What to produce: Only a number is required: how many lines of the material contain the word "that"?

═════ Dataset excerpt

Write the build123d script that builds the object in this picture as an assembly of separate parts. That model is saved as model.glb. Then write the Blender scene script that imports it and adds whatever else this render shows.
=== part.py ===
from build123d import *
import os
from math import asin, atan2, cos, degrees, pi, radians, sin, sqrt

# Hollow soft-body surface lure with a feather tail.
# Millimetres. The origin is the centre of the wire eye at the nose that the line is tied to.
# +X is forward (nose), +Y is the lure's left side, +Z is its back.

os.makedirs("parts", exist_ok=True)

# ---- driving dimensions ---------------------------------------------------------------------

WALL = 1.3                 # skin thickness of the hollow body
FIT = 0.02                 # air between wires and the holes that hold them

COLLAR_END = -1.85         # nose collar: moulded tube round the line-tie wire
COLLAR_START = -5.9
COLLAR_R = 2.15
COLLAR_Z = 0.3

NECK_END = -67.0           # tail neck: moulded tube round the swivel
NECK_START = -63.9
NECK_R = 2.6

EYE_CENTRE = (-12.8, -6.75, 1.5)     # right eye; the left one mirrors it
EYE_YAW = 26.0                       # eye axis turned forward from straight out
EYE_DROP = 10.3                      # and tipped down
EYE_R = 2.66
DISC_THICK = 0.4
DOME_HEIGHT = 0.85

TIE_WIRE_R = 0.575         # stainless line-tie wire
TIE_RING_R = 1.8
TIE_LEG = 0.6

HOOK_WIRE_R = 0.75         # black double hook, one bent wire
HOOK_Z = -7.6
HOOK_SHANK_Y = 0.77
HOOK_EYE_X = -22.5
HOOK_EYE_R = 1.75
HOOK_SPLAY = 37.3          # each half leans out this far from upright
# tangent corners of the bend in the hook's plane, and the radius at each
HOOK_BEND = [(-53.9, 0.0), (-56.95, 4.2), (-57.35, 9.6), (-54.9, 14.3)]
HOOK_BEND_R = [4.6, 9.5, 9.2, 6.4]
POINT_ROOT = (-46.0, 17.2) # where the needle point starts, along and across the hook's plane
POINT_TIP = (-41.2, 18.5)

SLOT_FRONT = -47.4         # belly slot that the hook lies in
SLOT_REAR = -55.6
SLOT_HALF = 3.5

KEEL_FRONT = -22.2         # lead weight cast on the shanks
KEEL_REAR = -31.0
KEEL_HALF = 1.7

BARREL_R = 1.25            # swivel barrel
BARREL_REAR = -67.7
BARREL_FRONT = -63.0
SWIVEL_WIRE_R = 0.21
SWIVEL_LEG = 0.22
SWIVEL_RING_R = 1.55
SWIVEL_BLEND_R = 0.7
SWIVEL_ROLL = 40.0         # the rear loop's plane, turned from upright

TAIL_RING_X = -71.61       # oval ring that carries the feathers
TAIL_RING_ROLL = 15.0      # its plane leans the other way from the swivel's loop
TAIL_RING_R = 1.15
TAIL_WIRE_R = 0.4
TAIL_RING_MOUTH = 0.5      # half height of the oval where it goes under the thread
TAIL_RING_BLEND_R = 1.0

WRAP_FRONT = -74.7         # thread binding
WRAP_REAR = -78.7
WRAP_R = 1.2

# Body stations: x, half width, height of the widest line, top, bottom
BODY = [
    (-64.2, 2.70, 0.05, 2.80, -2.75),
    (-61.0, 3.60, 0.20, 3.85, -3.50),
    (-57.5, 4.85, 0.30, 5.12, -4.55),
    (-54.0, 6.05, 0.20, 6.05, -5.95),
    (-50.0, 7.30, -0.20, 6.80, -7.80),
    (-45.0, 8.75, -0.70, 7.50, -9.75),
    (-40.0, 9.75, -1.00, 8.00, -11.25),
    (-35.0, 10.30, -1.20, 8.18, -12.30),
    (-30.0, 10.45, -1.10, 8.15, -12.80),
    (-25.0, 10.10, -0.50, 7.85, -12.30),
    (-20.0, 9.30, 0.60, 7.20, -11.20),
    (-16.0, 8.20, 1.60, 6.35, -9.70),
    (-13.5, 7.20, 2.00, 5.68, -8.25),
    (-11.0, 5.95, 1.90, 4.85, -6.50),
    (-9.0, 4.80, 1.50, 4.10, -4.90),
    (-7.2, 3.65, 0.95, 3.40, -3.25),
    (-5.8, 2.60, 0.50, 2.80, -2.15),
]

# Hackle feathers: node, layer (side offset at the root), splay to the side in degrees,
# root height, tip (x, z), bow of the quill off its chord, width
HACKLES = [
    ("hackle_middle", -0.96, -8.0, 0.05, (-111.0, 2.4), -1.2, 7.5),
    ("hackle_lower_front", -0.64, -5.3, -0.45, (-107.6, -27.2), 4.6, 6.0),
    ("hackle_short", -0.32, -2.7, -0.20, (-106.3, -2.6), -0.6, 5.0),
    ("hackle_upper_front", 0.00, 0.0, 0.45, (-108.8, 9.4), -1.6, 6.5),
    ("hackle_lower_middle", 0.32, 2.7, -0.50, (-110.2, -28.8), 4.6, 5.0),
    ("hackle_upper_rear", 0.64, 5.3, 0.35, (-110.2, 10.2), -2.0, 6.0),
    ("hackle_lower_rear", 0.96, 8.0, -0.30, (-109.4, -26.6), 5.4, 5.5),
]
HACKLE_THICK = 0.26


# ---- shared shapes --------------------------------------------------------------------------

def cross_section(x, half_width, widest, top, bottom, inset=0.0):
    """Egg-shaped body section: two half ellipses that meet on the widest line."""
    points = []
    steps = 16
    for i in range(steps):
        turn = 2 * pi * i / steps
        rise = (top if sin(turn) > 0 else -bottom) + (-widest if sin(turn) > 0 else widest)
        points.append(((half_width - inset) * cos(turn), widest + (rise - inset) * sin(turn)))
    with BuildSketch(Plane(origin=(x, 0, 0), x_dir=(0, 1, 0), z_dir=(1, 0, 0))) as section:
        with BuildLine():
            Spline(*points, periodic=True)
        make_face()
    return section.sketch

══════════

Task answer: 6